Now was the time to face the rest of my family. I was so scared, mainly of my dad. So we went home and asked my aunt to tell my family while I stayed sat in my bedroom, scared. About 10 minutes later my aunt came in, she told my dad, she said to me he doesn't want anything to do with you. I was heartbroken, I wanted my dad's support. He was my main man... I really couldn't imagine my life without my dad.. but had to face the facts, I knew he needed time to get his head around his little girl having a baby.
My mum was OK with it, she supported me, she knew that I wanted to have a baby, she did everything to make me feel better, telling me my dad would come round... I hope he did.
A few minutes later I decided it was best for me to go to back to my boyfriends, I couldn't stand the fact that my dad didn't want anything to do with me, it was just awkward being around that atmosphere.
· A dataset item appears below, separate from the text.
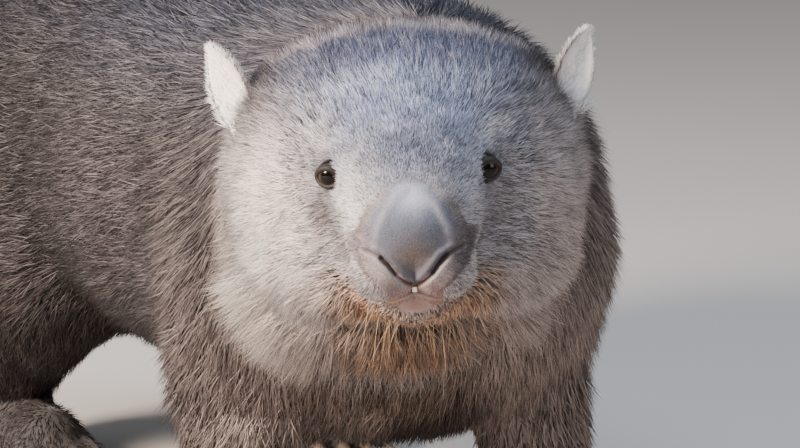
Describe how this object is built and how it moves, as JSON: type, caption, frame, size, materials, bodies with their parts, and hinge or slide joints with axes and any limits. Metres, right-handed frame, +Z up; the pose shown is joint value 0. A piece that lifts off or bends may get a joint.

So I went back to my boyfriends, he supported me along with his family supported me, which I'm so grateful for. :)
So a couple of months later, my dad eventually started coming round, he never ever mentioned my pregnancy or the baby but I didn't expect him too... It was hard for him. When I had my first scan he just glanced at the scan and that was it. Not even a word. I was saddened by this but I didn't want to mention anything because he only just started coming round and I was happy about that! My mum, aunts and grandparents are supporting me, there all very happy and excited for me now. I know my dad will come round when the baby is born... until then though!
So that's the story of how I told my parents... It was tough, but it needed to be done.